Colour survives here in a way it does not elsewhere. The ceiling of the Temple of Seti I holds paint applied thirty-three centuries ago — blues, greens, and yellows as vivid as a restorer's work, untouched because desert air does what climate control cannot. Below the temple, the Osireion waits in groundwater shadow, its massive granite blocks hinting at purposes archaeologists still debate.

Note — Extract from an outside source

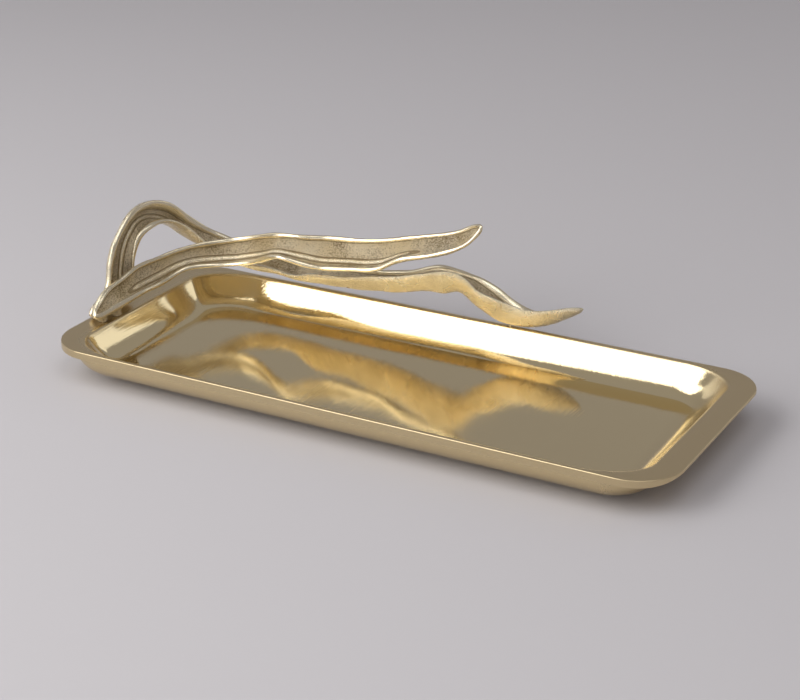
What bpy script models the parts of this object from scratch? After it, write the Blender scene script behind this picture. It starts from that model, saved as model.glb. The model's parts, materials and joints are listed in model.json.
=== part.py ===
"""Cast brass serving tray with a handle of two long leaves along its back edge.

The tray lies along X, its front faces -Y, and z = 0 is the surface that it stands on. The origin is the
centre of the felt under the base. The tray is one casting: a shallow basin with a narrow lip along each
long side and a wide flange at each end. Each leaf is a casting too, swept through hand-placed ribs. The
upper leaf is screwed to the left flange from beneath. The arched leaf is riveted to it at the root, pinned
to it where they cross, and pinned to the back lip.
"""

import math

import bmesh
import bpy
import numpy as np
from mathutils import Matrix, Vector

MM = 0.001
GAP = 0.3 * MM
SHARP_ANGLE = math.radians(40)

# Tray
LENGTH = 380 * MM
WIDTH = 150.8 * MM
CASTING_HEIGHT = 19.5 * MM
CORNER_RADIUS = 26.6 * MM
BASIN_DEPTH = 16 * MM
END_FLANGE = 15.3 * MM
SIDE_LIP = 3.1 * MM
MOUTH_CORNER = (35.6 * MM, 23.3 * MM)
FLOOR_CORNER = (17 * MM, 14 * MM)
INNER_WALL_RUN = 18.5 * MM
INNER_WALL_POWER = 2.2
FLANGE_REACH = 12 * MM
FLANGE_EDGE = 1.4 * MM
FLANGE_ROOT = 4 * MM
SIDE_EDGE = 4.5 * MM
EDGE_TAPER = 5
WALL_TAPER = 2
OUTER_WALL_RUN = 22.5 * MM
SIDE_WALL_POWER = 1.75
END_WALL_POWER = 1.75
BASE_CORNER = (12 * MM, 9 * MM)
EDGE_ROUND = 0.7 * MM
MOUTH_ROUND = 0.9 * MM
ROUND_MIDDLE = 0.3
CORNER_STEPS = 8
LONG_SIDE_STEPS = 10
SHORT_SIDE_STEPS = 4
WALL_STEPS = 9

# Felt under the flat of the base
FELT_THICKNESS = 1.2 * MM
FELT_MARGIN = 2.5 * MM

BASE_UNDERSIDE = FELT_THICKNESS + GAP
RIM_TOP = BASE_UNDERSIDE + CASTING_HEIGHT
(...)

Abydos was ancient Egypt's most sacred burial ground, believed to be the resting place of Osiris, god of the dead. The Temple of Seti I, completed by his son Ramesses II in the thirteenth century BCE, contains some of the finest carved and painted reliefs in Egypt — including the Abydos King List, a chronological catalogue of pharaohs that became a foundational document for Egyptology. Behind the temple, the Osireion — a subterranean structure built from enormous granite monoliths — remains one of Egypt's most enigmatic monuments, its purpose and dating still contested. Abydos sits in Upper Egypt near the modern town of El-Balyana, far from the standard tourist circuit, and receives a fraction of the visitors that Luxor's temples see despite matching them in artistic quality.

Terrain map
26.185° N · 31.919° E
Best For

Solo

Abydos is the kind of place that rewards the traveller willing to go off-route. The temple is often nearly empty, and standing alone in the Hypostyle Hall — surrounded by carved reliefs that rival any in Egypt — creates a private communion with the past that crowded sites cannot offer.

Couple

The intimacy of the painted chambers, combined with the near-absence of other visitors, makes Abydos feel like a discovery rather than a tourist stop. Pair it with nearby Dendera for a day of Egypt's most vivid temple art, experienced at your own pace.

Why This Place
  • The Osireion — a subterranean granite chamber behind the main temple — is so architecturally out of place that scholars still debate its true age.
  • Seti I's temple contains the King List: a cartouche-by-cartouche record of every pharaoh from Menes to Seti, carved into a corridor wall.
  • The colour inside Seti I's sanctuary is the best-preserved in Egypt — the astronomical ceiling still shows original blue and gold.
  • Abydos was the holiest city in ancient Egypt for over 3,000 years — more royals were buried and memorialised here than anywhere except Thebes.
What to Eat

Simple Upper Egyptian fare in the village: ful medames, tamiya, and fresh flatbread from a communal oven.

Sugarcane fields surround the temple — freshly pressed juice from village stalls, cold and sweet.

Grilled pigeon stuffed with freekeh at roadside restaurants between the temple and the Nile.